Единственной задачей данного эссе является уточнение разработанной психосоциальной теории, особенно с точки зрения ее источников и ее возможного значения для психоаналитической теории в целом. Что есть – если начать с самого начала – функция прегенитальной стадии, этого великого распределителя либидозной энергии как в здоровой, так и нарушенной экологии индивидуального жизненного цикла и поколенческого цикла? Существует ли прегенитальность лишь для генитальности, а синтез эго – лишь для индивидуума?

То, что вы прочтете дальше, основано на самых разнообразных наблюдениях, на клиническом и «прикладном» опыте, которому всегда находится место в моих публикациях. Однако на этот раз я должен, как и было уже сказано, попытаться отказаться от нарративности. Более того, иногда я буду вынужден повторять все (или почти все), что было сказано мною ранее, перефразируя и даже цитируя самого себя.

Все изложенные в данном вступлении соображения относительно взглядов, сходных или противоположных моим, которые высказывались другими исследователями, следует воспринимать исключительно с учетом того, что я представляю психосоциальное направление в психоанализе. Такова скромная попытка, которая оправдывается приглашением Национального института психического здоровья.

Глава 2. Психосексуальность и возрастной цикл

Эпигенез и прегенитальность

Определения «психосексуальное» и «психосоциальное», стоящие рядом, очевидно призваны открыть для двустороннего движения границы двух сфер, имеющих каждая свою определенную методологию и идеологию. Однако в природе человека ошибочно принимать существующие представления за истинную природу вещей. По счастью, холистический подход позволяет, не опровергая уже установленные законы, постараться включить их в более широкий контекст, проливающий на них иной свет. Опираясь на исторический и жизненный опыт, я могу исходить только из того, что существование человека в любой момент зависит от трех процессов организации, которые должны дополнять друг друга. Я перечислю их в произвольном порядке: это биологический процесс иерархической организации систем органов, составляющих тело (soma); это психический процесс, организующий индивидуальный опыт человека путем эго-синтеза (psyche); и это общественный процесс культурной организации взаимозависимости личностей (ethos).

Начнем с того, что к каждому процессу должны быть приложены свои методы исследования, которые должны не пересекаться между собой и давать возможность изолировать для изучения определенные элементы, базовые для природы и человека. Однако в интерпретации любого события человеческой жизни важны все три эти подхода.

Безусловно, в клинической работе мы имеем дело с экстремальными случаями, когда эти процессы дают сбой и изолируются друг от друга, что также в их природе.
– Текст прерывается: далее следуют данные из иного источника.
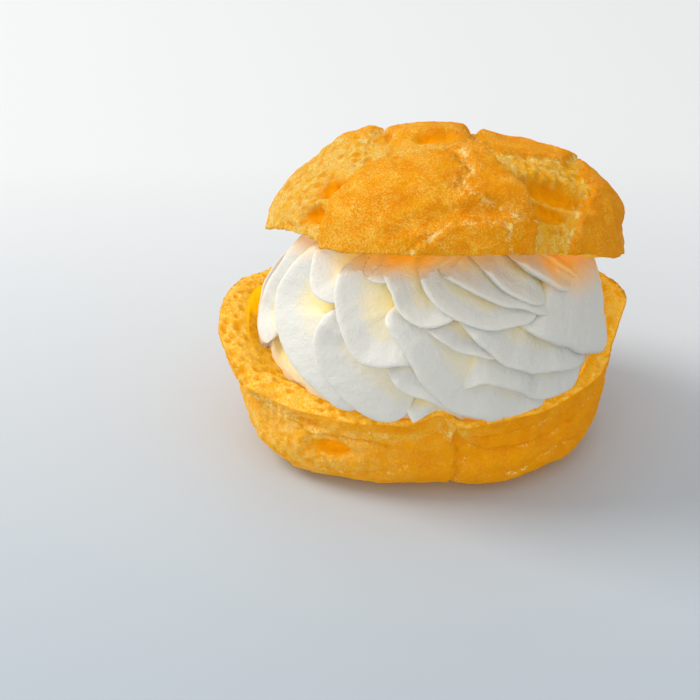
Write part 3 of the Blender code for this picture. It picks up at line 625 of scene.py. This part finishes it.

Это вызывает то, что мы, применяя различные методы, можем назвать соматическим напряжением, тревожностью индивидуума, социальной паникой. Но особенно поучительной клиническую работу делает правило, согласно которому, начав анализировать поведение человека в рамках одного процесса, всегда сталкиваешься и с другими, потому что любая деталь, значимая для одного процесса, влияет на обстоятельства других процессов и сама находится под их влиянием. Можно найти – как это сделал Фрейд в своих клинических исследованиях неврозов и в соответствии с научными концепциями того периода – совершенно новый подход к анализу человеческой мотивации, предположив, что существует некая всемогущая сексуальная энергия (eros), отвергаемая сознанием человека, подавляемая господствующей моралью и игнорируемая наукой. Интенсивность подавления сексуальности во времена Фрейда и полный культурный запрет на нее послужили на пользу этой теории, поначалу отозвавшейся в обществе шоком, сменившимся энтузиазмом освобождения. Однако любая история болезни, история жизни или исторический эпизод тем не менее заставят нас рассматривать эту гипотетическую энергию во взаимодействии с другими, привносимыми или непривносимыми, видами энергии. Отчеты Фрейда о его собственных сновидениях и фрагменты его клинических наблюдений всегда содержали информацию, указывающую на такие размышления.